I have really enjoyed this year of inquiry!  It has forced me to allow the students to take ownership of their own teaching and learning.  They were up for the challenge and have carried it through to the end (almost to the end).  I am so very proud of them, and hopefully they will look back at their inquiry experiences and say that not only did they learn, but they had fun doing it!!!

Sunday, April 19, 2015

April Post

Inquiry has had a positive impact on my teaching and student learning. I have found that I am more comfortable presenting most subjects with at least a mini inquiry approach. We started Geometry and I had no problem letting the students start by sharing their thinking, exploring and connecting, and finally bringing their thinking back. I have found that my lessons are easier and shorter when the kids have shared the learning they have discovered. I only need to direct their thinking or point out vocabulary they may need. I really love how that feels as a teacher and the kids love how it feels to learn it themselves.

I am still a bit uncomfortable with the long inquiry projects (our ants for example). While I still am guiding them on the main points, I am uncertain as to how long it will really take to complete this with all their own questions at hand. We have a deadline and a goal for presenting our learning, but I am anxious as to if we will make it. 

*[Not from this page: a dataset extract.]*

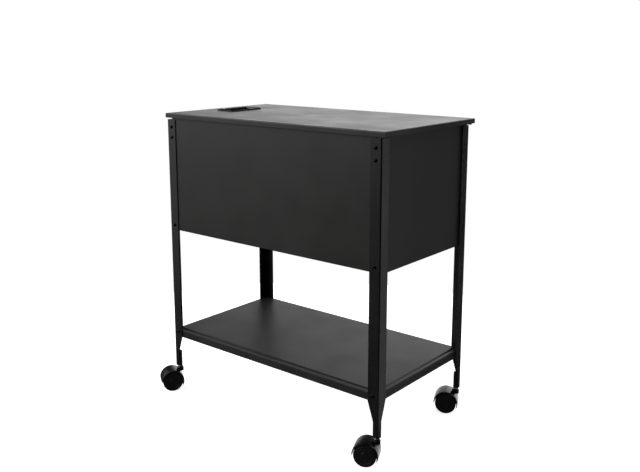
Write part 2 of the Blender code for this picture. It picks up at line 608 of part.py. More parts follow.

What is hard. . . all of it. In first grade you have a true variety of readers and writers. Making sure the material is appropriate and all the different scaffolds are in place takes lots of time on my end. The six and seven year olds have not yet learned how to self monitor. I continue to refocus them even while they are looking for one topic, I can only imagine (and yes I fear) what will happen when they are searching out their own question. In what I have seen from second grade and in my teammate's rooms, I know it is very messy in lower grades. It does not look like students on computers or quietly note taking from books. I struggle with how this learning looks to others.

Ultimately, I cannot wait to see the end product for these kids.